Sunday 26 Bolton get their first win at the Reebok stadium, a Dean Holdsworth goal proving enough to beat a Chelsea side missing their Italians (Zola and Di Matteo on World Cup duty, preparing for the play-offs) and several others. Arsenal stay second after a 0-0 draw at home to Villa and will now be missing Emmanuel Petit for the big game with Man Utd in a fortnight after he is sent off for manhandling referee Paul Durkin. Arsène Wenger says the club will appeal against the dismissal, but adds: "I do not know if we have much chance because we are Arsenal." Discuss.
Wednesday 29 The Republic of Ireland do well to draw 1-1 with Belgium in the first leg of their World Cup qualifier. Unfortunately the game was in Dublin so they now face an uphill task to reach France.

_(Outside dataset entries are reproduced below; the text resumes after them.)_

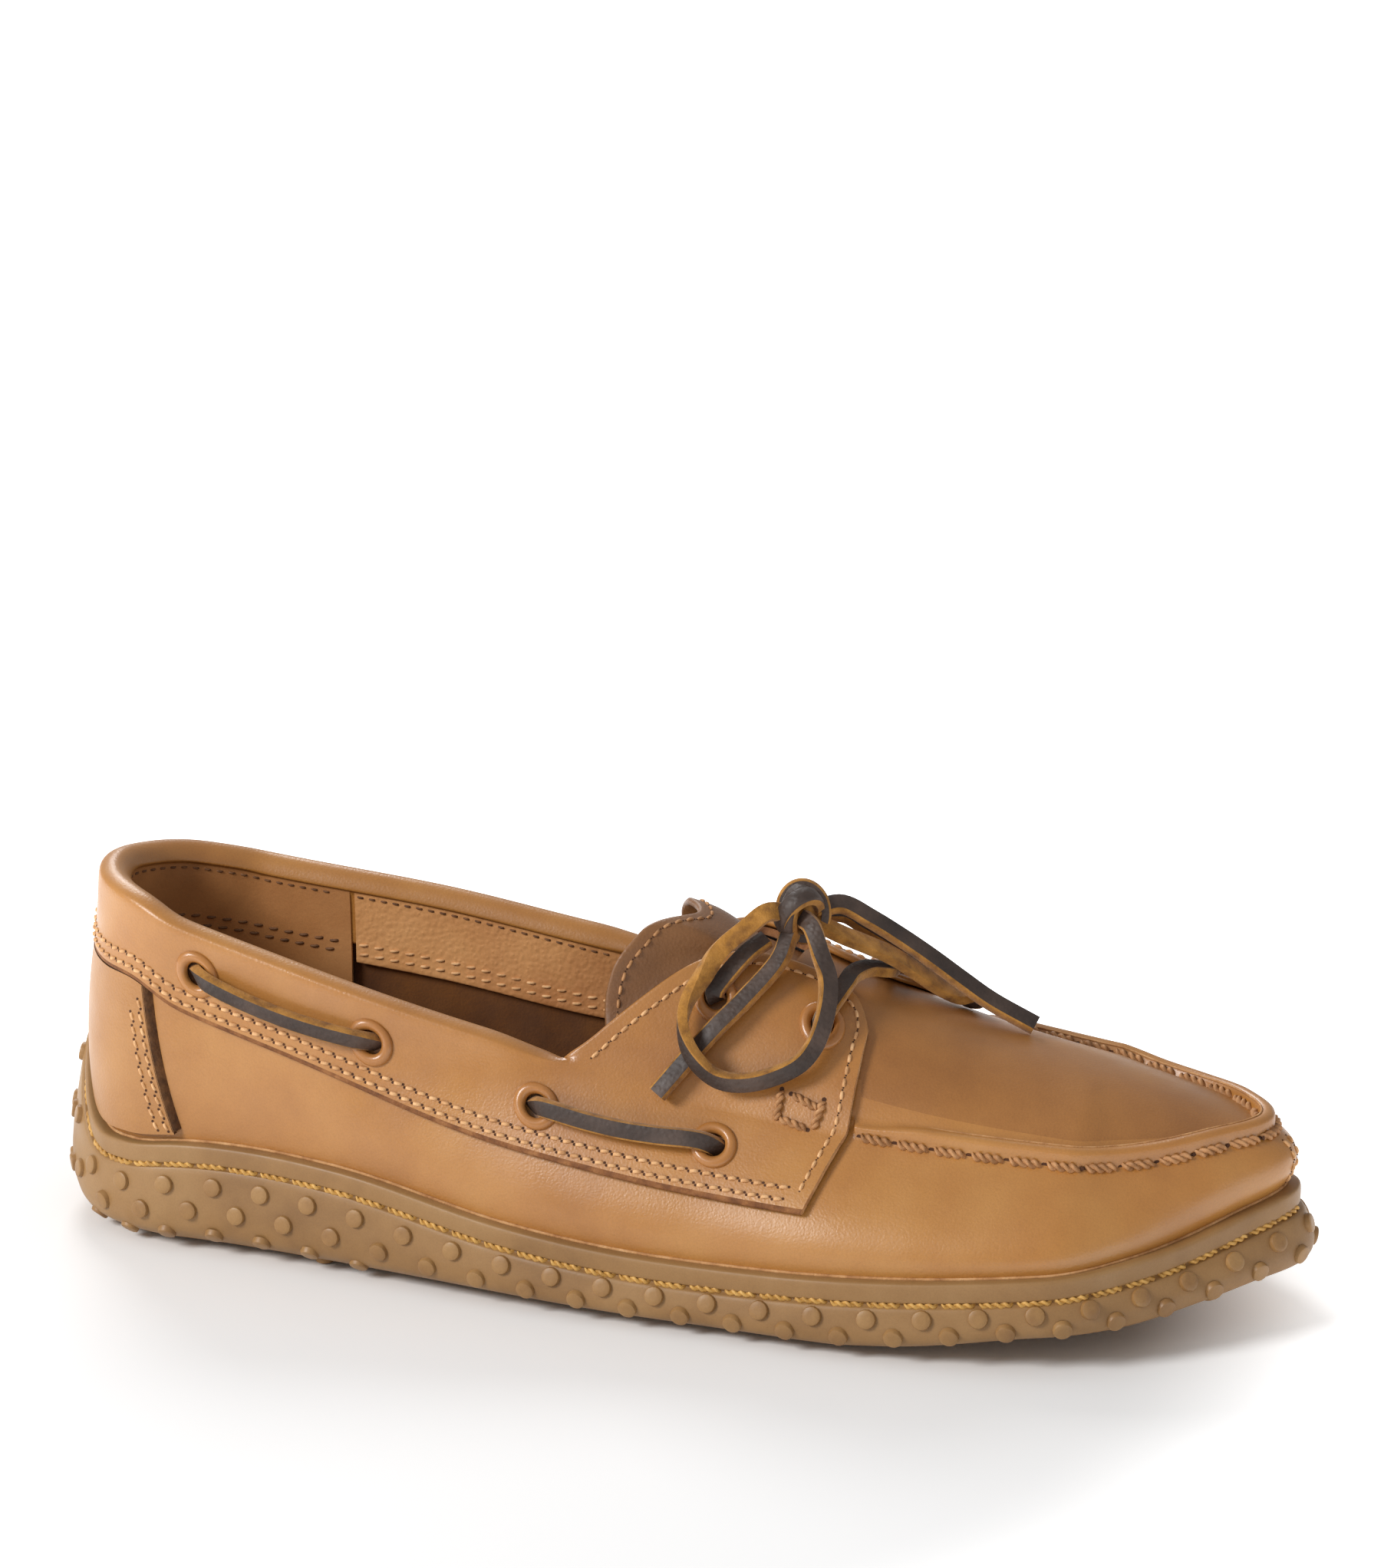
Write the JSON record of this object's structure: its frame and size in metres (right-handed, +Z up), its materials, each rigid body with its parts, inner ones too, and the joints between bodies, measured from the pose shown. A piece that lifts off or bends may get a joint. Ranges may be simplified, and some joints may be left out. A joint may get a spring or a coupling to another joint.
{
  "type": "boat shoe",
  "caption": "Low leather boat shoe with a moc-toe apron, a collar laced through metal eyelets, a rawhide bow and a nubbed gum rubber cup sole",
  "frame": {"origin": "middle of the sole's plan, on the plane under the flat tops of the bottom nubs", "axes": "+X to the toe, +Y to the inner (medial) side, +Z up"},
  "size_m": [0.2658, 0.0934, 0.0845],
  "materials": {
    "leather": "smooth tan leather with a fine grain and a low sheen",
    "counter_leather": "smooth tan leather with a dark raw edge",
    "tongue_leather": "redder brown leather with a soft rolled edge",
    "rubber": "matt gum rubber, brown, slightly translucent at the nubs",
    "lining": "dull brown suede and smooth lining leather",
    "eyelet_paint": "tan paint on rolled brass",
    "rawhide": "waxed dark brown rawhide with ochre flesh sides"
  },
  "bodies": {
    "root": {"outsole": "rubber", "upper": "leather", "collar_band": "leather", "heel_counter": "counter_leather", "tongue": "tongue_leather", "insole": "lining", "eyelet_lateral_collar_1": "eyelet_paint", "eyelet_lateral_collar_2": "eyelet_paint", "eyelet_lateral_collar_3": "eyelet_paint", "eyelet_lateral_collar_4": "eyelet_paint", "eyelet_lateral_wing_1": "eyelet_paint", "eyelet_lateral_wing_2": "eyelet_paint", "eyelet_medial_collar_1": "eyelet_paint", "eyelet_medial_collar_2": "eyelet_paint", "eyelet_medial_collar_3": "eyelet_paint", "eyelet_medial_collar_4": "eyelet_paint", "eyelet_medial_wing_1": "eyelet_paint", "eyelet_medial_wing_2": "eyelet_paint", "lace_side_lateral_1": "rawhide", "lace_side_lateral_2": "rawhide", "lace_side_medial_1": "rawhide", "lace_side_medial_2": "rawhide", "lace_riser_near": "rawhide", "lace_riser_far": "rawhide", "lace_bar_front": "rawhide", "lace_knot": "rawhide", "lace_loop_near": "rawhide", "lace_loop_far": "rawhide", "lace_end_near": "rawhide", "lace_end_far": "rawhide"}
  },
  "joints": []
}
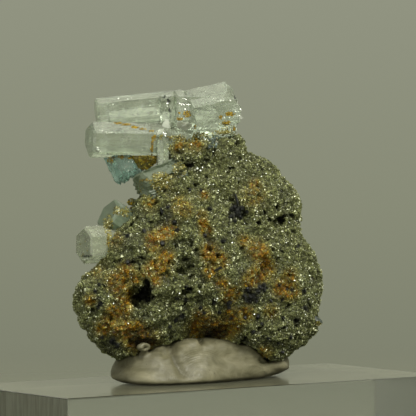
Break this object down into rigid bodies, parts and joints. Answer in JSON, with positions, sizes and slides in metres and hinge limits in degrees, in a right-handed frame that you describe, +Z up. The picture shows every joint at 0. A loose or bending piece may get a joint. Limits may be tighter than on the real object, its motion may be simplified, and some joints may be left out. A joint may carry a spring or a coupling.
{
  "type": "aquamarine with muscovite",
  "caption": "Pale aquamarine prisms across the top and side of a sparkling muscovite lump, held upright in grey putty on a clear acrylic display block.",
  "frame": {"origin": "centre of the acrylic block's underside, on the surface that the block stands on", "axes": "+X along the block's long side, +Y from the front long face to the back one, +Z up. The specimen's show side faces -Y turned 36 degrees towards -X, to the block's left front corner"},
  "size_m": [0.1, 0.041, 0.0851],
  "materials": {
    "muscovite": "satin",
    "aquamarine": "gloss",
    "putty": "matte",
    "acrylic": "polished"
  },
  "bodies": {
    "root": {"muscovite_matrix": "muscovite", "aquamarine_top_cluster": "aquamarine", "aquamarine_side_cluster": "aquamarine", "aquamarine_sliver": "aquamarine", "aquamarine_chip": "aquamarine", "putty": "putty", "acrylic_block": "acrylic"}
  },
  "joints": []
}
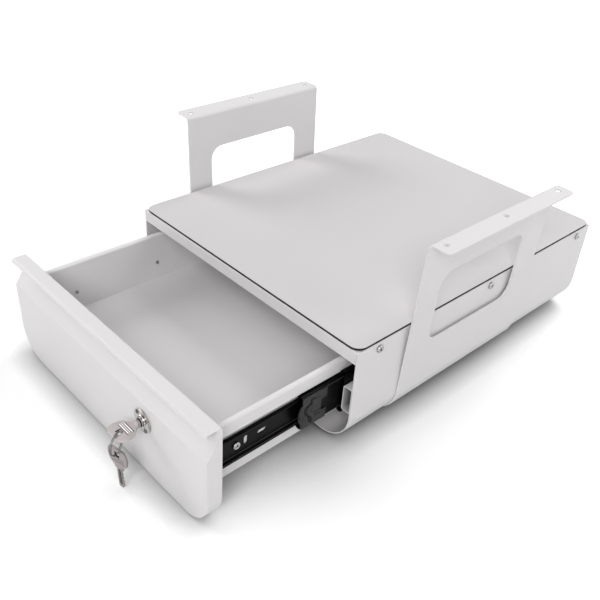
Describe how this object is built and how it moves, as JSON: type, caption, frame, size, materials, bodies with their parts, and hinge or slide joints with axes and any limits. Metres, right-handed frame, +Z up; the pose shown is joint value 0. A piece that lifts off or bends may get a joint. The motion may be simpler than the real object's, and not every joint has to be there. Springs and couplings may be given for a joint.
{
  "type": "under desk drawer safe",
  "caption": "Sheet metal safe hung under a desk by side brackets, with a locking drawer on ball bearing slides and a padded top shelf.",
  "frame": {"origin": "middle of the lowest level of the whole safe, under its bracket feet", "axes": "+Z up, -Y the way the drawer opens, +X to the right as seen from the front"},
  "size_m": [0.43, 0.6532, 0.2273],
  "materials": {
    "white_paint": "satin white powder coat",
    "pad_face": "matt pale grey",
    "pad_core": "matt black",
    "rail_coating": "black electrocoat",
    "latch_plastic": "moulded dark grey",
    "zinc_screw": "bright zinc plate",
    "cage_steel": "zinc plate",
    "lock_chrome": "polished chrome plate",
    "key_nickel": "nickel plate",
    "ring_steel": "bright steel wire"
  },
  "bodies": {
    "housing": {"housing_shell": "white_paint", "rear_panel": "white_paint", "top_cover": "white_paint", "shelf_pad_core": "pad_core", "shelf_pad": "pad_face", "left_hanger_bracket": "white_paint", "left_slide_spacer": "white_paint", "left_cabinet_rail": "rail_coating", "left_cover_screw_front": "zinc_screw", "left_cover_screw_middle": "zinc_screw", "left_cover_screw_rear": "zinc_screw", "left_foot_screw_front": "zinc_screw", "left_foot_screw_rear": "zinc_screw", "right_hanger_bracket": "white_paint", "right_slide_spacer": "white_paint", "right_cabinet_rail": "rail_coating", "right_cover_screw_front": "zinc_screw", "right_cover_screw_middle": "zinc_screw", "right_cover_screw_rear": "zinc_screw", "right_foot_screw_front": "zinc_screw", "right_foot_screw_rear": "zinc_screw"},
    "drawer": {"drawer_tray": "white_paint", "drawer_fascia": "white_paint", "lock_body": "lock_chrome", "rosette_screw_upper": "zinc_screw", "rosette_screw_lower": "zinc_screw", "left_drawer_rail": "rail_coating", "left_rail_screw_front": "zinc_screw", "left_rail_screw_rear": "zinc_screw", "right_drawer_rail": "rail_coating", "right_rail_screw_front": "zinc_screw", "right_rail_screw_rear": "zinc_screw"},
    "left_intermediate": {"left_intermediate_rail": "rail_coating", "left_rail_end_latch": "latch_plastic"},
    "left_outer_cage": {"left_outer_ball_cage": "cage_steel"},
    "left_inner_cage": {"left_inner_ball_cage": "cage_steel"},
    "right_intermediate": {"right_intermediate_rail": "rail_coating", "right_rail_end_latch": "latch_plastic"},
    "right_outer_cage": {"right_outer_ball_cage": "cage_steel"},
    "right_inner_cage": {"right_inner_ball_cage": "cage_steel"},
    "lock": {"lock_plug": "lock_chrome", "lock_cam": "zinc_screw", "cam_screw": "zinc_screw", "lock_key": "key_nickel"},
    "ring": {"key_ring": "ring_steel"},
    "spare": {"spare_key": "key_nickel"}
  },
  "joints": [
    {"name": "drawer_slide", "type": "slide", "parent": "housing", "child": "drawer", "axis": [0, -1, 0], "range_m": [-0.1575, 0.22]},
    {"name": "left_intermediate_slide", "type": "slide", "parent": "housing", "child": "left_intermediate", "axis": [0, -1, 0], "range_m": [-0.07875, 0.11]},
    {"name": "left_outer_cage_slide", "type": "slide", "parent": "housing", "child": "left_outer_cage", "axis": [0, -1, 0], "range_m": [-0.03938, 0.055]},
    {"name": "left_inner_cage_slide", "type": "slide", "parent": "left_intermediate", "child": "left_inner_cage", "axis": [0, -1, 0], "range_m": [-0.03938, 0.055]},
    {"name": "right_intermediate_slide", "type": "slide", "parent": "housing", "child": "right_intermediate", "axis": [0, -1, 0], "range_m": [-0.07875, 0.11]},
    {"name": "right_outer_cage_slide", "type": "slide", "parent": "housing", "child": "right_outer_cage", "axis": [0, -1, 0], "range_m": [-0.03938, 0.055]},
    {"name": "right_inner_cage_slide", "type": "slide", "parent": "right_intermediate", "child": "right_inner_cage", "axis": [0, -1, 0], "range_m": [-0.03938, 0.055]},
    {"name": "lock_turn", "type": "hinge", "parent": "drawer", "child": "lock", "pos_m": [0.0772, -0.2849, 0.0685], "axis": [0, 1, 0], "range_deg": [0, 90]},
    {"name": "ring_swing", "type": "hinge", "parent": "lock", "child": "ring", "pos_m": [0.0796, -0.3159, 0.0698], "axis": [0.5, -0.866, 0], "range_deg": [-12, 12]},
    {"name": "spare_swing", "type": "hinge", "parent": "ring", "child": "spare", "pos_m": [0.0796, -0.3159, 0.04774], "axis": [0.1395, -0.9902, 0], "range_deg": [-15, 15]}
  ],
  "couplings": [
    {"joint": "left_intermediate_slide", "follows": "drawer_slide", "ratio": 0.5},
    {"joint": "left_outer_cage_slide", "follows": "drawer_slide", "ratio": 0.25},
    {"joint": "left_inner_cage_slide", "follows": "drawer_slide", "ratio": 0.25},
    {"joint": "right_intermediate_slide", "follows": "drawer_slide", "ratio": 0.5},
    {"joint": "right_outer_cage_slide", "follows": "drawer_slide", "ratio": 0.25},
    {"joint": "right_inner_cage_slide", "follows": "drawer_slide", "ratio": 0.25}
  ]
}
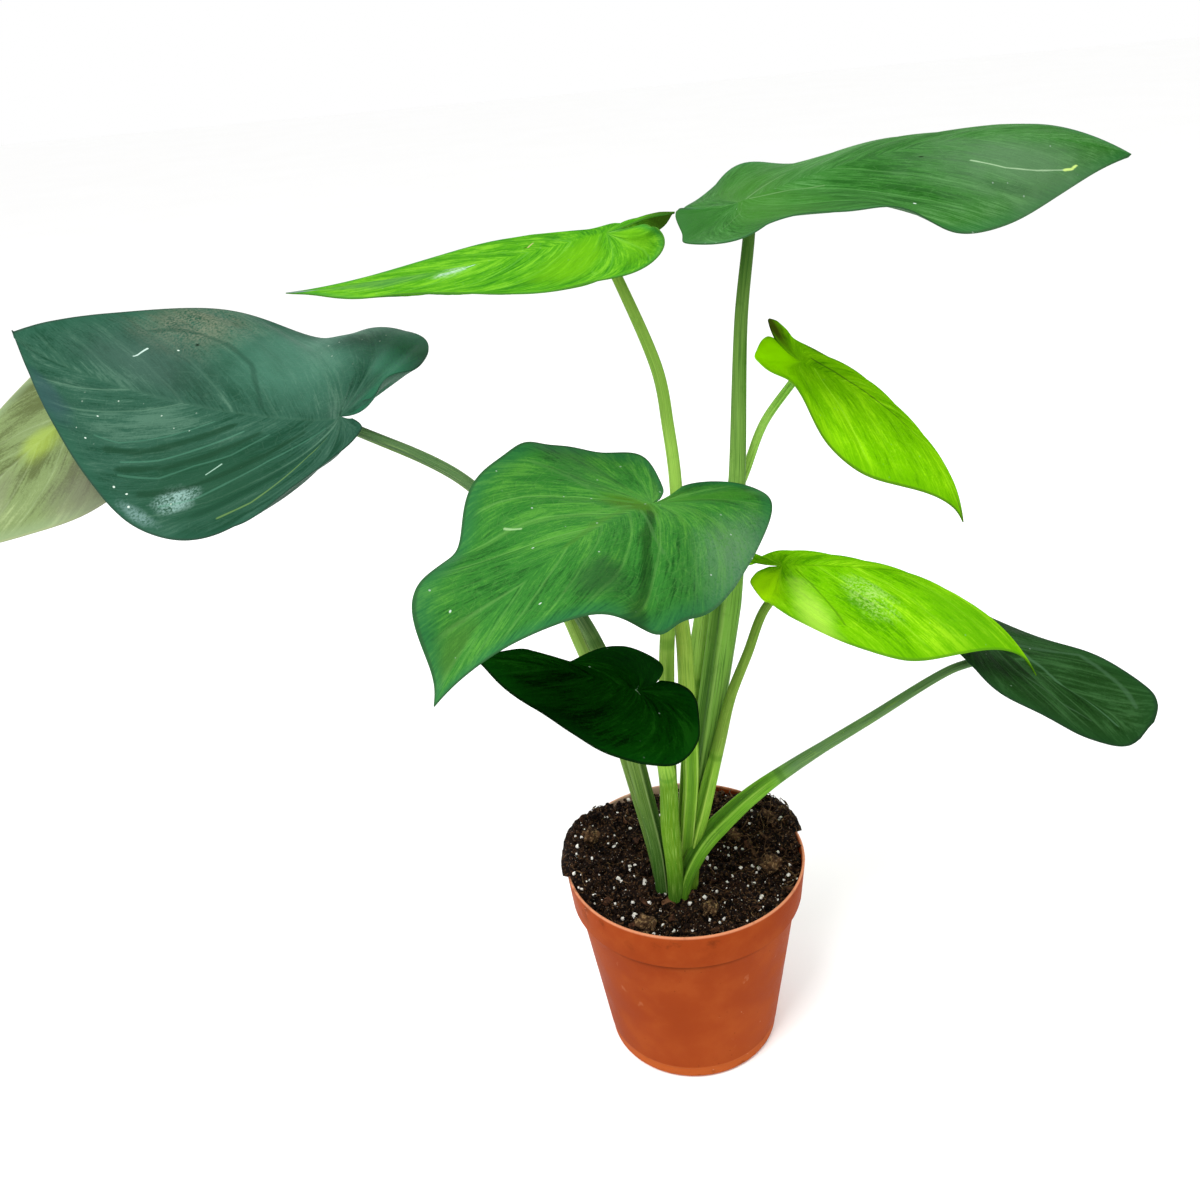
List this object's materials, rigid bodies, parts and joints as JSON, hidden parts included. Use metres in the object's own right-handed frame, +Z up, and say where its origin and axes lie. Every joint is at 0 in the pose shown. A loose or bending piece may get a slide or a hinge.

Italy also get a 1-1 draw, away to Russia in a blizzard, the surreal conditions rounded off by a huge grinning Snickers bar – or was it a spark plug? – capering away behind one of the goals. Croatia beat Ukraine 2-0 in Zagreb and Yugoslavia will fancy their chances of reaching France after taking a 7-1 first leg lead away to Hungary, whose team may be talked about for as long as Puskas and co but for different reasons.
Thursday 30 The FA say they will fine or even ban players or managers discovered to have bet on matches after an official report finds evidence that such practices, including putting money on the time of the first thrown in, are widespread. The report's author, Sir John Smith, says: "I did not hear any rumours of corruption but if there is a potential for corruption to exist it almost certainly does." Dalglish describes reports that he may be joining Rangers as manager when Walter Smith leaves next summer as "an insult" to Newcastle fans. "I don't want people to think that just because I watched Rangers as a kid I'm going to go back there," he adds. Hmm. Bobby Robson, meanwhile, reiterates his interest in returning to management in England (was he a Newcastle fan?) though he may yet be tempted by Benfica, who also seem keen on Graeme Souness, the mad fools.